2 “Qui c’è la crisi” mi avrebbe detto un volontario, Matteo, “quelli che protestano son tutti figli di papà”.

3 Elegante mutazione da Porcarianus o monte dei Porci, avrei saputo dopo da Matteo.

4 Sabato 17 aprile, è stata la giornata delle Confraternite, in pellegrinaggio davanti alla Sindone: circa 2500 persone, provenienti da tutta Italia e da alcune località della Francia, hanno sfilato in Duomo, in rappresentanza di 156 Confraternite.

5 Sul sito https://www.eleaml.org/ si trova il testo integrale che può essere scaricato, in formato odt o pdf.

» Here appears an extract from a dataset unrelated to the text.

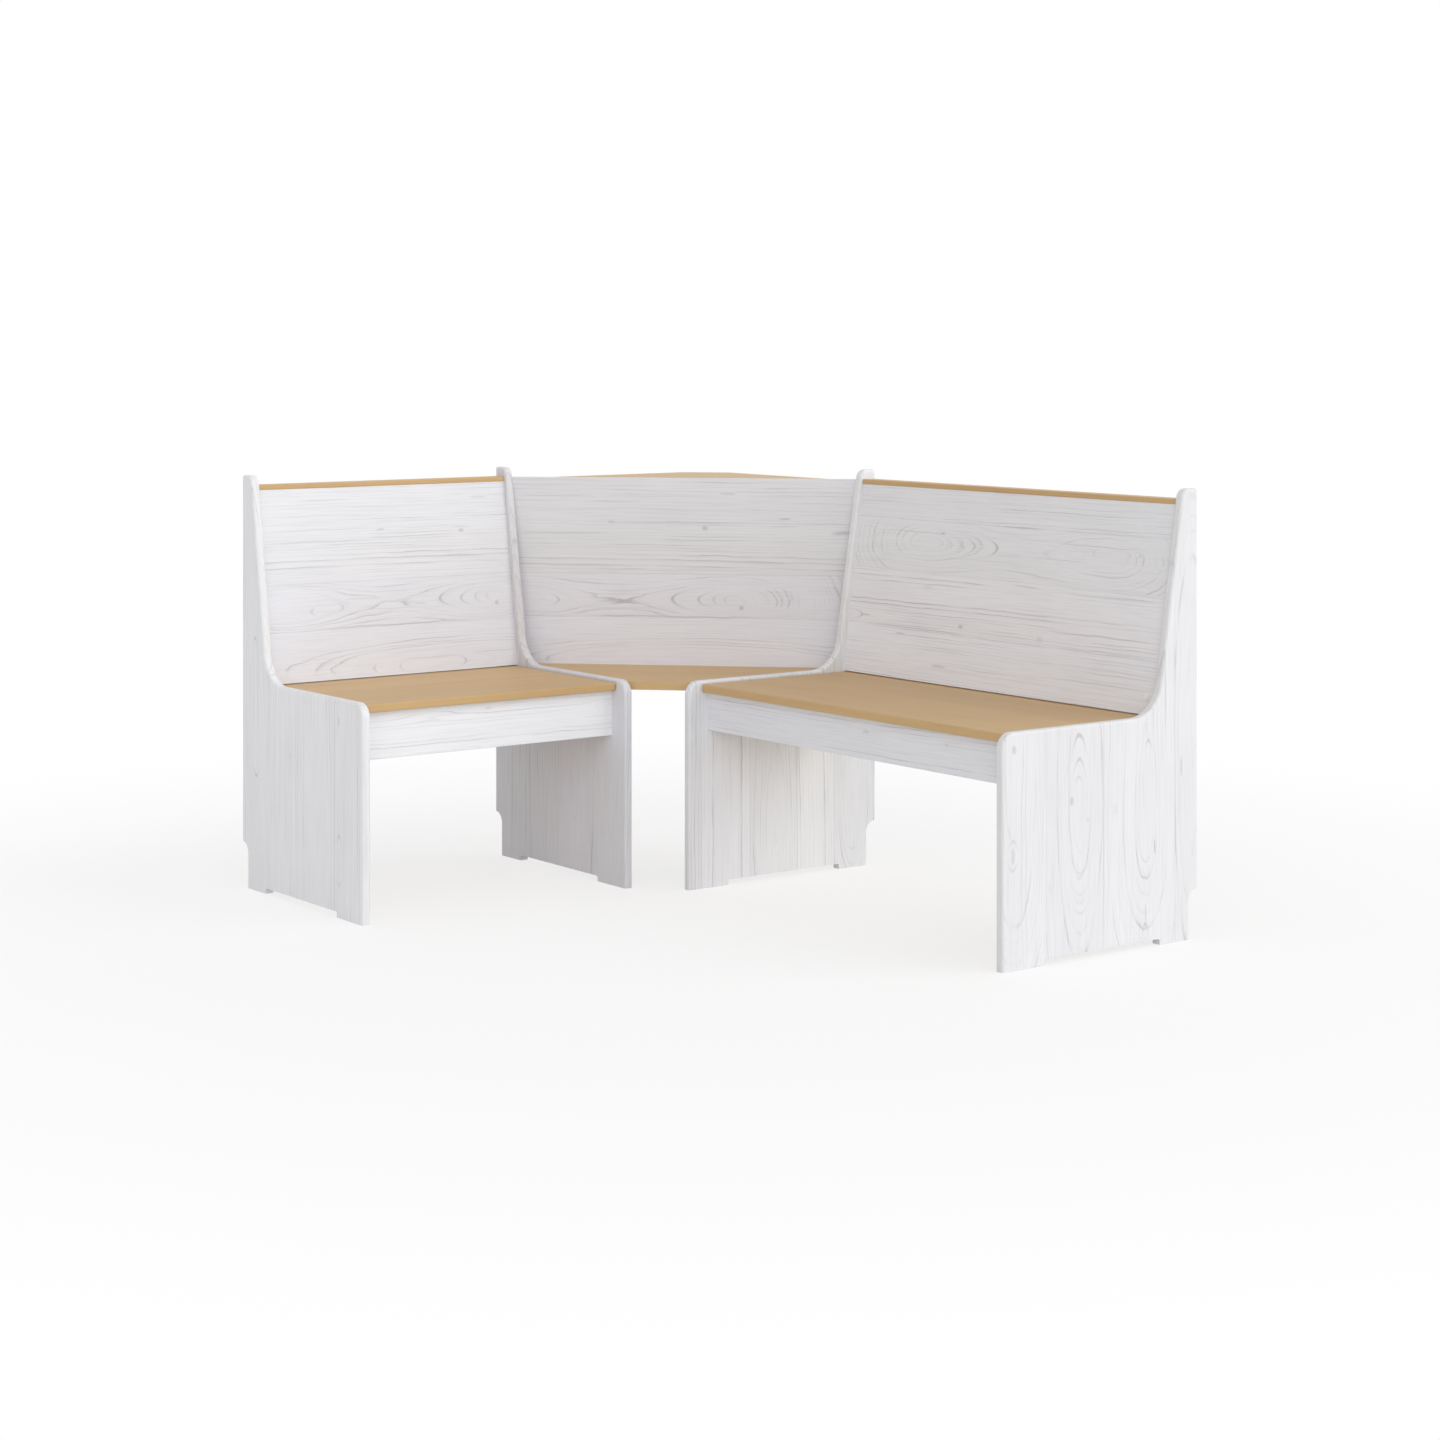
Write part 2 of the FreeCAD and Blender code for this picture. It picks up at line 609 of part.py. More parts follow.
def wing(name, frame, span, apron_height, bay_on_left, hinge_middles, front_cam=None):
    base = f"(seat_base - {apron_height})"
    apron_middle = f"({apron_front} - apron_thickness / 2)"
    rail_middle = f"({rail_back} + rail_thickness / 2)"
    back_heights = [
        f"{back_base} + back_dowel_inset",
        f"({back_base} + {back_top}) / 2",
        f"{back_top} - back_dowel_inset",
    ]
    box_places = [(apron_middle, "seat_base"), (rail_middle, rail_top)]
    places = [(back_middle(z), z) for z in back_heights]
    for depth, top in box_places:
        places += [(depth, f"{base} + dowel_low"), (depth, f"{top} - dowel_high")]
    spots = [spot for depth, z in places for spot in both_ends(span, "dowel_sunk", depth, z)]
    dowels, dowel_holes = fasteners(f"{name}_dowels", frame, dowel, spots)
    node(dowels)

    cam_low = "seat_base + lid_thickness + cam_low_rise"
    cam_high = f"{back_top} - cam_high_drop"
    boards = [
        (back_middle(cam_low), cam_low, "back_lean", "back_thickness", False),
        (back_middle(cam_high), cam_high, "back_lean", "back_thickness", False),
        (apron_middle, f"({base} + dowel_low + seat_base - dowel_high) / 2", "0", "apron_thickness", False),
        (rail_middle, f"({base} + dowel_low + {rail_top} - dowel_high) / 2", "0", "rail_thickness", True),
    ]
    cam_holes = cam_fittings(name, frame, span, boards, front_cam)
    if front_cam:
        place = (f"{span} - cam_setback", boards[0][0], cam_low, "back_lean", "back_thickness / 2")
        cover = disc(*place, "cam_cover_radius", "cam_cover_thickness")
        doc.recompute()
        outer = max(range(2), key=lambda i: -cover.Shape.Edges[2 * i].CenterOfMass.y)
        softened = doc.addObject("Part::Fillet", "softened")
        softened.Base = cover
        size = value("cam_cover_rounding")
        softened.Edges = [(2 * outer + 1, size, size)]
        node(stand(group(f"{name}_cam_cover", [softened]), frame))

    peg_y = "back_thickness / 2 / cos(back_lean) - back_top_depth"
    peg_base = f"{back_top} + peg_in_cap - peg_length"
    peg_places = ("cap_peg_inset", f"{span} / 2", f"{span} - cap_peg_inset")
    peg_spots = [("+z", x, peg_y, peg_base) for x in peg_places]
    pegs, peg_holes = fasteners(f"{name}_cap_pegs", frame, peg, peg_spots)
    node(pegs)

    rail_holes, lid_holes = hinges(name, frame, hinge_middles)
    batten_holes = battens(name, frame, span)
    if bay_on_left:
        bay = bay_fixings(name, frame, "-panel_thickness", "-", "+")
    else:
        bay = bay_fixings(name, frame, f"{span} + panel_thickness", "+", "-")
    side_screws, up_screws, corner_pegs = bay

    left, right = ("inner", "outer") if bay_on_left else ("outer", "inner")
    bay_holes = {"inner": [side_screws[1], corner_pegs[1]], "outer": []}
    for place, start in ((left, "-panel_thickness"), (right, span)):
        panel = side_panel(f"{name}_{place}_panel_board", frame, start)
        drilled(f"{name}_{place}_side_panel", panel, [dowel_holes, cam_holes[0]] + bay_holes[place])
    drilled(f"{name}_backrest", wing_backrest(name, frame, span), [dowel_holes, peg_holes] + cam_holes)
    drilled(f"{name}_top_cap", top_cap(name, frame, span), [peg_holes])
    drilled(f"{name}_seat_lid", seat_lid(name, frame, span), [lid_holes, batten_holes])
    apron, rail = storage_box(name, frame, span, base)
    drilled(f"{name}_apron", apron, [dowel_holes] + cam_holes)
    drilled(f"{name}_rear_rail", rail, [dowel_holes, rail_holes] + cam_holes)
    return bay


# corner: made with the room's diagonal towards -Y and the wall corner at x = y = 0


def corner_backrest_board():
    front, rear = back_front_run, back_rear_run
    corners = [
        (f"{front} - {bay_diagonal}", f"-{front}"),
        (f"{bay_diagonal} - {front}", f"-{front}"),
        (f"{bay_diagonal} - {rear}", f"-{rear}"),
        (f"{rear} - {bay_diagonal}", f"-{rear}"),
    ]
    height = f"{corner_back_top} - {cleat_base}"
    body = board("corner_backrest_board", corner_frame, "XY_Plane", cleat_base, height, corners)
    return body


def corner_seat_board():
    front, rear = seat_front_run, back_front_run
    wide = f"({bay_diagonal} - corner_seat_gap * sqrt(2))"
    corners = [
        (f"{front} - {wide}", f"-{front}"),
        (f"{wide} - {front}", f"-{front}"),
        (f"{wide} - {rear}", f"-{rear}"),
        (f"{rear} - {wide}", f"-{rear}"),
    ]
    height = "corner_seat_thickness"
    return board("corner_seat_board", corner_frame, "XY_Plane", corner_seat_base, height, corners)


def corner_shelf_board():
    front, rear = back_rear_run, "shelf_corner_setback"
    corners = [
        (f"{wall_gap_run} - {front}", f"-{front}"),
        (f"{front} - {wall_gap_run}", f"-{front}"),
        (f"{rear} - {wall_gap_run}", f"-{rear}"),
        (f"{wall_gap_run} - {rear}", f"-{rear}"),
    ]
    return board("corner_shelf_board", corner_frame, "XY_Plane", shelf_base, "shelf_thickness", corners)


def shelf_bracket_board():
    back = back_rear_run
    corners = [
        (f"-{back}", shelf_base),
        (f"bracket_depth - {back}", shelf_base),
        (f"bracket_depth - {back}", f"{shelf_base} - bracket_tip"),
        (f"bracket_tip - {back}", f"{shelf_base} - bracket_height"),
        (f"-{back}", f"{shelf_base} - bracket_height"),
    ]
    start = "-bracket_thickness / 2"
    return board("shelf_bracket_board", corner_frame, "YZ_Plane", start, "bracket_thickness", corners)


def corner(long_bay, short_bay):
    rear_half = f"({bay_diagonal} - {back_front_run} - cleat_size * (1 + sqrt(2)) - cleat_end_gap)"
    rear_place = (f"-{rear_half}", f"-{back_front_run} - cleat_size", cleat_base)
    rear_cleat = bar(*rear_place, f"2 * {rear_half}", "cleat_size", "cleat_size")
    shelf_run = f"({back_rear_run} - cleat_size)"
    shelf_end = f"({shelf_run} - {wall_gap_run} - shelf_cleat_inset)"
    shelf_low = f"({shelf_base} - cleat_size)"
    shelf_length = f"{shelf_end} - bracket_thickness / 2"
    shelf_cleats = [
        bar(x, f"-{back_rear_run}", shelf_low, shelf_length, "cleat_size", "cleat_size")
        for x in (f"-{shelf_end}", "bracket_thickness / 2")
    ]
    middle_z, shelf_z = f"{cleat_base} + cleat_size / 2", f"{shelf_low} + cleat_size / 2"
    rear_face, shelf_face = f"-{back_front_run} - cleat_size", f"-{shelf_run}"
    rear_places = (f"cleat_screw_inset - {rear_half}", "0", f"{rear_half} - cleat_screw_inset")
    level = [("+y", x, rear_face, middle_z) for x in rear_places]
    shelf_places = [
        sign + place
        for sign in "-+"
        for place in (f"({shelf_end} - cleat_screw_inset)", "(bracket_thickness / 2 + cleat_screw_inset)")
    ]
    level += [("-y", x, shelf_face, shelf_z) for x in shelf_places]
    upward = [
        ("+z", x, f"{rear_face} + cleat_size / 2", cleat_base)
        for x in (f"seat_screw_inset - {rear_half}", f"{rear_half} - seat_screw_inset")
    ]
    shelf_upward = [
        ("+z", x, f"{shelf_face} - cleat_size / 2", shelf_low)
        for x in (f"seat_screw_inset - {shelf_end}", f"{shelf_end} - seat_screw_inset")
    ]
    peg_z = [f"{shelf_base} - bracket_peg_inset", f"{shelf_base} - bracket_height + bracket_peg_inset"]
    peg_y = [f"bracket_peg_inset - {back_rear_run}", f"bracket_depth - bracket_peg_inset - {back_rear_run}"]
    peg_spots = [("-y", "0", f"peg_in_panel - {back_rear_run}", z) for z in peg_z]
    peg_spots += [("+z", "0", y, f"{shelf_base} - peg_in_panel") for y in peg_y]
    screws, screw_holes = fasteners("middle_cleat_screws", corner_frame, cleat_screw, level)
    seat_screws, seat_holes = fasteners("middle_seat_screws", corner_frame, cleat_screw, upward)
    shelf_screws, shelf_holes = fasteners("corner_shelf_screws", corner_frame, cleat_screw, shelf_upward)
    pegs, peg_holes = fasteners("bracket_pegs", corner_frame, peg, peg_spots)
    (long_side, _), (long_up, long_up_holes), (long_pegs, long_peg_holes) = long_bay
    (short_side, _), (short_up, short_up_holes), (short_pegs, short_peg_holes) = short_bay
    node(shelf_screws)
    node(group("corner_cleat_screws", [long_side, short_side, screws]))
    node(group("corner_seat_screws", [long_up, short_up, seat_screws]))
    node(group("corner_pegs", [long_pegs, short_pegs, pegs]))
    rear = stand(group("rear_cleat", [rear_cleat]), corner_frame)
    drilled("corner_seat_rear_cleat", rear, [screw_holes, seat_holes])
    cleats = stand(group("shelf_cleats", shelf_cleats), corner_frame)
    drilled("corner_shelf_cleats", cleats, [screw_holes, shelf_holes])
    back_holes = [screw_holes, peg_holes, long_peg_holes, short_peg_holes]
    drilled("corner_backrest", corner_backrest_board(), back_holes)
    drilled("corner_seat", corner_seat_board(), [long_up_holes, short_up_holes, seat_holes])
    drilled("corner_shelf", corner_shelf_board(), [shelf_holes, peg_holes])
    drilled("corner_shelf_bracket", shelf_bracket_board(), [peg_holes])


long_hinges = ["hinge_inset", "long_span / 2", "long_span - hinge_inset"]
short_hinges = ["hinge_inset", "short_span - hinge_inset"]
long_bay = wing("long", long_frame, "long_span", "long_apron_height", True, long_hinges, front_cam=(0, 1))
short_bay = wing("short", short_frame, "short_span", "short_apron_height", False, short_hinges)
corner(long_bay, short_bay)
doc.recompute()

for thing in doc.Objects:
    if "Invalid" in thing.State or "Error" in thing.State:
        raise RuntimeError(f"{thing.Label} failed: {thing.State}")
for thing in nodes:
    if thing.Shape.isNull() or not thing.Shape.isValid() or not thing.Shape.Solids:
        raise RuntimeError(f"{thing.Label} is not a sound solid")

os.makedirs("parts", exist_ok=True)
for thing in nodes:
    thing.Shape.exportStep(f"parts/{thing.Label}.step")
    box = thing.Shape.BoundBox
    print(f"{thing.Label}: {len(thing.Shape.Solids)} solids, {thing.Shape.Volume / 1000:.1f} cm3,", end=" ")
    print(f"{box.XLength:.1f} x {box.YLength:.1f} x {box.ZLength:.1f} mm")
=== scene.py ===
import math

import bpy
import numpy as np
from mathutils import Euler, Matrix, Vector

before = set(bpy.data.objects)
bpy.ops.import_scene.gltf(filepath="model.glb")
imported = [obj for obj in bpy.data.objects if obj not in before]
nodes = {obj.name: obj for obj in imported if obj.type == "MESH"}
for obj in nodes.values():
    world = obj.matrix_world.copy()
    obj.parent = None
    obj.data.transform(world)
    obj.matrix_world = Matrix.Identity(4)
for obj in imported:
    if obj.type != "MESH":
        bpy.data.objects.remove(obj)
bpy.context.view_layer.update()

print("bench loaded:", len(nodes), "nodes")


# camera at the photograph's place, level, looking at the corner from the front
camera = {
    "place": (4.4393, -3.2713, 1.1141),
    "turn": 53.18,
    "lens": 71.36,
    "sensor": 36.0,
    "shiftDown": 0.2678,
}


def placeCamera(view):
    data = bpy.data.cameras.new("camera")
    data.lens = view["lens"]
    data.sensor_width = view["sensor"]
    data.shift_y = -view["shiftDown"]
    data.clip_end = 60
    holder = bpy.data.objects.new("camera", data)
    holder.location = view["place"]
    holder.rotation_euler = Euler((math.pi / 2, 0, math.radians(view["turn"])))
    bpy.context.collection.objects.link(holder)
    bpy.context.scene.camera = holder


placeCamera(camera)


# small helpers for node trees
def addNode(tree, kind, inputs=(), **settings):
    node = tree.nodes.new(kind)
    for name, value in settings.items():
        setattr(node, name, value)
    for socket, value in dict(inputs).items():
        if isinstance(value, bpy.types.NodeSocket):
            tree.links.new(value, node.inputs[socket])
        else:
            node.inputs[socket].default_value = value
    return node


def calc(tree, operation, *values, clamp=False):
    node = addNode(tree, "ShaderNodeMath", dict(enumerate(values)), operation=operation, use_clamp=clamp)
    return node.outputs[0]


def vecCalc(tree, operation, *values, out=0):
    node = addNode(tree, "ShaderNodeVectorMath", dict(enumerate(values)), operation=operation)
    return node.outputs[out]


def fade(tree, value, low, high, lowOut=0.0, highOut=1.0):
    node = addNode(tree, "ShaderNodeMapRange", {
        "Value": value, "From Min": low, "From Max": high, "To Min": lowOut, "To Max": highOut,
    }, interpolation_type="SMOOTHSTEP")
    return node.outputs["Result"]


def blendColour(tree, amount, first, second):
    node = addNode(tree, "ShaderNodeMix", {0: amount, 6: first, 7: second}, data_type="RGBA")
    return node.outputs[2]


def newMaterial(name):
    material = bpy.data.materials.new(name)
    material.use_nodes = True
    material.node_tree.nodes.clear()
    return material, material.node_tree


def newGroup(name, inputs, outputs):
    tree = bpy.data.node_groups.new(name, "ShaderNodeTree")
    for label, kind in inputs:
        tree.interface.new_socket(label, in_out="INPUT", socket_type="NodeSocket" + kind)
    for label, kind in outputs:
        tree.interface.new_socket(label, in_out="OUTPUT", socket_type="NodeSocket" + kind)
    return tree, tree.nodes.new("NodeGroupInput").outputs, tree.nodes.new("NodeGroupOutput").inputs


def useGroup(tree, group, inputs):
    node = tree.nodes.new("ShaderNodeGroup")
    node.node_tree = group
    for socket, value in inputs.items():
        if isinstance(value, bpy.types.NodeSocket):
            tree.links.new(value, node.inputs[socket])
        else:
            node.inputs[socket].default_value = value
    return node.outputs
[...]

6 Vi sono anche altre letture che riportiamo per dovere di cronaca:la massoneria avrebbe infiltrato anche le alte gerarchie ecclesiastiche, la stessa morte di Ferdinando II viene collegata a tale infiltrazione. Le voci giungono fino a lambire gli stessi pontefici, sia Papa Giovanni XXIII (sarebbe stato iniziato a Costantinopoli) che Paolo VI (sulla porta di bronzo della basilica di San Pietro, tra i papi conciliari vi era anche Paolo VI e sulla sua mano sinistra vi era il “pentalfa massonico”, il fatto venne denunciato da Don Luigi Villa e il simbolo fu rimosso, poi fu sostituito l’intero pannello).

7 Al ritorno alla mia dimora, nell’estremo lembo della Padania, cercando notizie sulla Sacra di San Michele mi sono imbattuto in un pensatore colombiano, Nicolàs Gòmez Dàvila, un aristocratico del pensiero del quale è impossibile non condividere alcuni aforismi, tipo “La religione non è nata dall'esigenza di assicurare solidarietà sociale, come le cattedrali non sono state edificate per incentivare il turismo” oppure “L'idea del "libero sviluppo della personalità" sembra degna di ammirazione finché non incappa in individui la cui personalità si è sviluppata liberamente”.

8 Così recitava una lapide lungo il selciato che conduceva verso l’ingresso dell’’Abbazia.

9 Altri piemontesi così li avevo incontrati in Val Chisone, nell’estate del 2008, quando eravamo andati a Fenestrelle per la posa di una lapide in ricordo di soldati napoletani morti nel forte dopo il 1860.